Subtract 3 from both sides:

2x + 3 - 3 > 8 - 3

2x > 5

∴ Assertion is true.

Subtracting or adding a number never reverses an inequality. Only multiplying or dividing by a negative number does that. Therefore, the Reason is false.

Hence, option 3 is the correct option.

Assertion: The solution set of the inequality 2x - 1 > 7, x ∈ N is {1, 2, 3}.

Reason: Taking the reciprocal of each side of an inequality, reverses the inequality.
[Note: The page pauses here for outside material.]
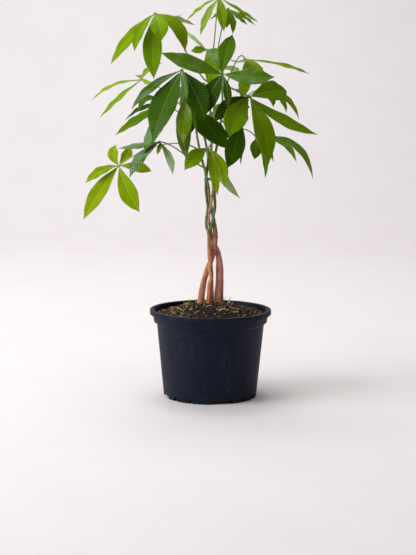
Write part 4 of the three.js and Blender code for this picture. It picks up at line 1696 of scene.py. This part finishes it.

1. Both Assertion (A) and Reason (R) are true and Reason (R) is the correct explanation of Assertion (A).
2. Both Assertion (A) and Reason (R) are true and Reason (R) is not the correct explanation of Assertion (A).
3. Assertion (A) is true but Reason (R) is false.
4. Assertion (A) is false but Reason (R) is true.

Answer

Assertion (A) is false but Reason (R) is true.

Explanation

Assertion:

Let's solve the given inequality:

2x - 1 > 7

2x > 7 + 1 $\quad$ [Adding 1 on both sides]

2x > 8

x > $\dfrac{8}{2} \quad \text{[Dividing both sides by 2]}$

x > 4

Since x must be a Natural number (N) greater than 4, the solution set should be {5, 6, 7, ...}. So, Assertion is false.

The statement in reason is a standard rule of inequalities. For example, if 2 < 4, then taking the reciprocal gives $\dfrac{1}{2}$ > $\dfrac{1}{4}$ (0.5 > 0.25). The sign reverses. Therefore, the Reason is True.

Hence, option 4 is the correct option.